General the Hon. Sir Henry Ramsay (1816 – 16 December 1893) was a British general in the Indian Army, who served as Commissioner of the Kumaon division. He is regarded as one of the great soldier-administrators of British India and was dubbed "The King of Kumaon".

==Family==
Ramsay was the son of Lieutenant-General the Hon. John Ramsay, fourth son of George Ramsay, 8th Earl of Dalhousie, and Mary Delise. His elder brother George was an admiral in the Royal Navy. Upon the death of his cousin, Fox Maule-Ramsay, 11th Earl of Dalhousie without issue in 1874, Queen Victoria issued a special allowance to allow Henry and his siblings the style and precedence as if their father had still been alive to inherit the earldom. Thus he was styled as The Honourable Henry Ramsey from 1874.

==Career==
In 1840, Ramsay was appointed Assistant Commissioner of Kumaon, when a colonel in the Bengal Army. Ramsay was amongst the most able of the British officials posted to the Kumaon district and came to enjoy the respect and support of the people. His modest and genial approach ensured the region remained loyal to the British. In 1856 Ramsay became Commissioner and worked another 28 years in the Garhwal and Kumaon.

==Residences==
The Commissioner was based in Almora, but moved the administration 23 km to the cooler Binsar during the summer. In 1866, Ramsay bought land measuring about 26 acre at Binsar from Sri Jai Sah of Almora. It was known as Binsar Estate, situated in Pargana Baramandal District, Almora (formerly called Kumaon District), now a heritage property named Grand Oak Manor. Here he built his residential bungalow having a ballroom, a private chapel and staff quarters from which he used to administer the region. The civil and criminal courts were also held here. He also bought another property near Binsar known as 'Khali', meaning empty, where a bungalow was built along with orchards though he never lived there. Khali is now a resort. After retiring in 1884, Ramsay had hoped to live in Binsar, but had to return to England. In the 1930s Vijaya Lakshmi Pandit, Pandit Jawaharlal Nehru's sister lived in the house at Khali.
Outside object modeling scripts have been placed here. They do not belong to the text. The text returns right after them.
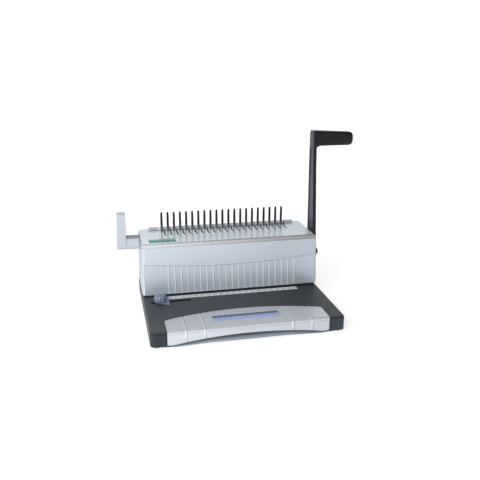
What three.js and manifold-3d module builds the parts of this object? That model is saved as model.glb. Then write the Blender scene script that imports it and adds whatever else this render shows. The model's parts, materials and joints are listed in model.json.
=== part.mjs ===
// Manual comb binding machine: a 21-hole paper punch with a comb opener on its deck.
// Millimetres, +Z up, +X to the user's right, +Y away from the user.
// While it is built, y = 0 is the housing's front edge at the deck and z = 0 is the desk.
// The last lines move the origin under its middle.

import * as THREE from 'three';
import { mergeVertices } from 'three/addons/utils/BufferGeometryUtils.js';
import Module from 'manifold-3d';

const wasm = await Module();
wasm.setup();

// Clearances
const fit_gap = 0.3; // between pieces that rest on or against each other
const running_gap = 0.4; // between pieces that slide or turn in each other
const overrun = 2; // how far a cut runs past the piece that it goes through

// Base
const base_middle = 0.3;
const housing_overhang = 0.7; // how much wider the housing is than the base, at each side
const table_depth = 193; // from the housing's front edge to the base's front
const housing_depth = 131;
const base_top = 33; // height of the paper table above the desk
const foot_height = 2.2;
const foot_radius = 11;
const foot_inset = 14; // from the base's sides to the middle of a foot
const base_wall = 3;
const base_corner_radius = 10;
const base_edge_radius = 4;
const bottom_plate_thickness = 1.8;

// Chip drawer, with the silver front panel as its front
const drawer_width = 329;
const drawer_middle = -1.4;
const tray_side_gap = 8; // from the panel's ends to the tray's sides
const tray_reach = 34; // how far the tray runs in behind the housing's front face
const tray_top = 25.5;
const tray_wall = 2;
const tray_front_slant = 18; // how far the tray's front leans in, for the fingers
const tray_sill_foot = 0.6; // height of the lip below the tray's front, at its ends
const tray_sill_rise = 3.6; // how much higher the lip's lower edge is in its middle
const panel_thickness = 2.9;
const skirt_thickness = 3;
const panel_edge_radius = 3.4;
const panel_depth = 50; // front to back at the ends of the panel
const panel_crown = 28; // how much further back the curved edge reaches in its middle
const panel_corner_radius = 7;
const skirt_foot = 6.8; // height of the skirt's lower edge at its ends
const arch_rise = 11.6;
const arch_half_span = 152;
const skirt_line_drop = 6.5; // from the panel's top down to the line along the skirt
const skirt_line_width = 1;
const groove_width = 3.4;
const groove_depth = 0.9;
const groove_places = [-127, -90, 89, 129];
const gauge_width = 140;
const gauge_middle = -0.4;
const gauge_depth = 27;
const gauge_inset = 22.5; // from the base's front to the gauge
const gauge_thickness = 1;
const gauge_recess = 0.9;

// Paper scale and edge guide on the table
const scale_end = 4.6; // from the middle of an end hole to the strip's end
const scale_depth = 15.5;
const scale_gap = 13; // from the housing's front edge to the strip
const scale_thickness = 0.5;
const scale_recess = 0.8;
const guide_slot_inset = 14.3; // from the base's left side
const guide_slot_length = 87.2;
const guide_slot_gap = 41.5; // from the housing's front edge to the middle of the slot
const guide_slot_width = 8.2;
const guide_start = 21.2; // from the slot's left end to the knob's axis
const guide_plate_left = 12; // from the knob's axis to the plate's left edge
const guide_plate_right = 17.5;
const guide_plate_front = 22;
const guide_plate_back = 14;
const guide_plate_left_depth = 17; // front to back at the plate's left edge
const guide_plate_thickness = 2.6;
const fence_height = 4.8;
const fence_thickness = 3;
const knob_radius = 13.6;
const knob_height = 14.6;
const knob_grip_depth = 1.1;
const knob_grip_count = 9;
const stud_radius = 2;
const clamp_plate_width = 15;
const clamp_plate_depth = 11;
const clamp_plate_thickness = 1.6;

// Punch holes, comb fingers and front ribs share one pitch
const pitch = 14.2875;
const hole_count = 21;
const punch_row_middle = 2.4;
const finger_row_middle = 0.7;

// Housing
const housing_end = 56.8; // from the middle of an end hole to the housing's side
const housing_middle = 2;
const housing_bottom = 36.5; // the paper goes in below this edge
const deck_top = 149;
const housing_draft = 2.5; // each side leans in by this much at the deck
const front_lean = 6.5; // the front stands out by this much at its lower edge
const front_chamfer = 6.5; // along the deck's front edge
const housing_wall = 2.6;
const housing_corner_radius = 6.5;
const deck_bevel = 5;
const seam_width = 1.2; // the lines that part the cover's edge strip from deck and walls
const seam_depth = 0.9;
const cheek_start = 8; // behind this the side walls come down to the table
const window_side = 5; // the cover's edge strip beside the front panel
const arc_end_height = 106; // the panel's upper edge at its ends
const arc_middle_height = 94.7;
const parting_gap = 0.8; // between the panel's curved edge and the cover
const panel_setback = 0.7;
const front_panel_thickness = 2.2;
const rib_width = 3.6;
const rib_crest_width = 1.7;
const rib_height = 1.6;
const rib_bottom = 41;
const rib_top_gap = 1.5; // from the ribs to the panel's curved edge
const lip_height = 3.8;
const lip_depth = 1.5;
const rear_window_side = 16;
const rear_window_bottom = 12;
const rear_window_top = 14;
const rear_panel_thickness = 2;
const vent_width = 40;
const vent_column_pitch = 60;
const vent_height = 3;
const vent_pitch = 8;
const vent_columns = 4;
const vent_rows = 4;

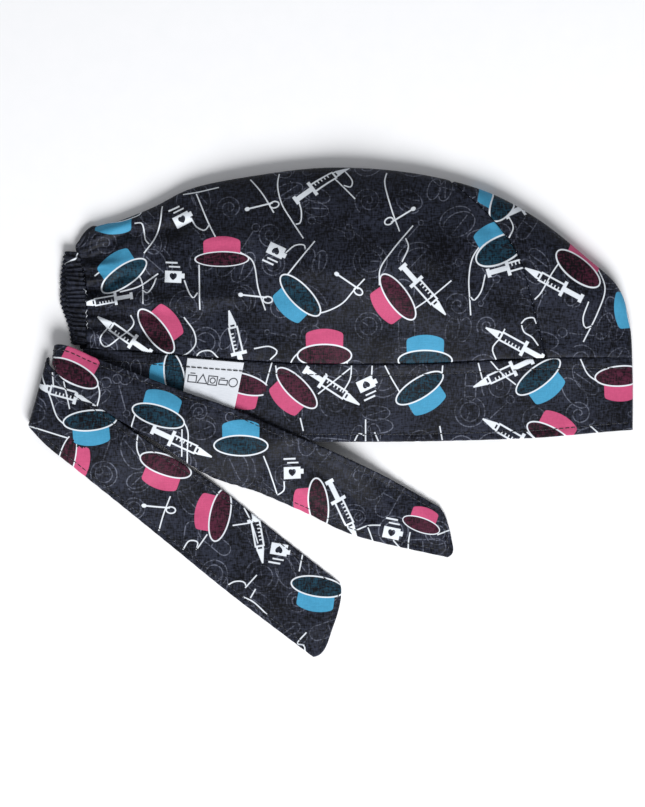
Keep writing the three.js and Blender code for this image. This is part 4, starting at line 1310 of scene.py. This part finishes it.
LEFT_TIE_LINES = [
    [(-139, 21.8), (-138.4, 14.3)],
    [(-133.4, 17.4), (-130.3, 3.6)],
    [(-80.4, -40.3), (-83.6, -48.6), (-86.2, -57.6)],
    [(-74.1, -67.1), (-70.9, -62.7), (-66.8, -63.3), (-67.3, -67.1)],
    [(-61.9, -59.5), (-66.8, -66.5)],
    [(-51.7, -85), (-47.9, -83.1), (-43.4, -83.5), (-42.1, -86.3)],
    [(-37, -79.9), (-42.8, -86.3)],
    [(-37.6, -86.9), (-40.2, -91.4)],
    [(-44, -90.8), (-38.9, -93.3), (-31.9, -99.7)],
    [(-12.1, -108.7), (-16.6, -114.4), (-13.4, -115.1), (-12.7, -118.9)],
    [(-49.1, -55), (-40.2, -53.7)],
    [(-43.4, -46.1), (-40.2, -52.4), (-36.4, -64)],
    [(-14, -69.7), (-15.7, -78)],
]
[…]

==Personal life and honours==
For his services in the Kumaon Ramsay was appointed a Companion of the Order of the Bath (C.B.) in the 1860 Birthday Honours. He was invested as Knight Commander of the Order of the Star of India (K.C.S.I.) in the 1876 New Year Honours. According to P Whalley, "Henry Ramsay not only consolidated the earlier gains (of previous Kumaon Commissioners' Traill, Gardner, Batten & Lushington) but propelled Kumaon-Garwhal into the mainstream of modern India".

He married Laura Lushington (daughter of the previous Commissioner of the Kumaon) in 1850 and together they had five children. He died at Norwood on 16 December 1893 at the age of 77.

In his obituary in The Times, he was eulogised as "A man, keenly observant and sagacious, of cool, clear judgment and strong will, tempered by Scotch caution with a single-hearted desire for the well being and prosperity of the people over whom he was set in authority, he was trusted alike by them and by his official superiors."